The forum begins at 7 p.m. and it is open to anyone who is interested. There is no charge.
Olitzky is a former pulpit rabbi and a prolific author and editor who has devoted much of his career to adult education and the ongoing issue of intermarriage. Recently named one of the top 50 rabbis in North America by Newsweek magazine, he has been at the helm of the Jewish Outreach Institute in New York City since 2000. The Jewish Outreach Institute is dedicated to bringing Judaism to interfaith families and to the unaffiliated.
"The objective of the forum is to make sure that we, both as individual organizations and as a community, are responding to interfaith families by listening and then making sure we have programs and services that resonate with them," explains Gayle Waxman, executive director of the Rady JCC. "There has been a growing awareness that the institutions in our community need to ensure that we are being inclusive."
At the same time, she notes, "there are many interfaith families who have been strongly connected to the community and to Jewish life. Part of the initiative is to learn from these families as well."
Steve Offman and his wife Lindsey Noel-Offman represent one such family. Steve, who will be sitting on the interfaith panel, was very involved as a young adult with Jewish student and cultural groups.

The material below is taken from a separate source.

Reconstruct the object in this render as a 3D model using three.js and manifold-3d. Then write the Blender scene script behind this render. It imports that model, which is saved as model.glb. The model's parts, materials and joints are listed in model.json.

He has been married to Lindsay, a non-Jew, for three years, and they have an eight-month-old son. They have consistently felt completely welcomed and accepted by the organized community.
"We have not experienced any negativity by the community," says Offman. "People in the community, including our rabbi, have been very helpful and forthcoming."
He acknowledges, however, that there may be other interfaith couples who have not experienced the same level of acceptance.
Accepting and embracing interfaith families is the main idea that will be encouraged by Olitzky at the open forum and at additional meetings he has scheduled with Winnipeg Jewish community leaders.
"I will be presenting a variety of things at the Winnipeg events," he says. "The most important is the recognition that interfaith is not a problem, as some see it, or even a challenge, as others see it. Rather, it is an opportunity.
"I firmly believe that the wisdom with which we respond to interfaith marriage will determine the landscape of the North American Jewish community that we bequeath to our children," he says. "If you believe that Judaism is something worth preserving, as I do, then it makes sense to want to keep interfaith families within the orbit of the Jewish community."
Waxman hopes to do that by developing a series of programs and family events at the Rady JCC.
"We want to reach out and make sure that all families know they are welcome and a part of the JCC and our community," she says. "We want to support families to help celebrate their Jewish identity and impart that feeling to their children in a way that makes sense for them. I believe our community will be stronger for it."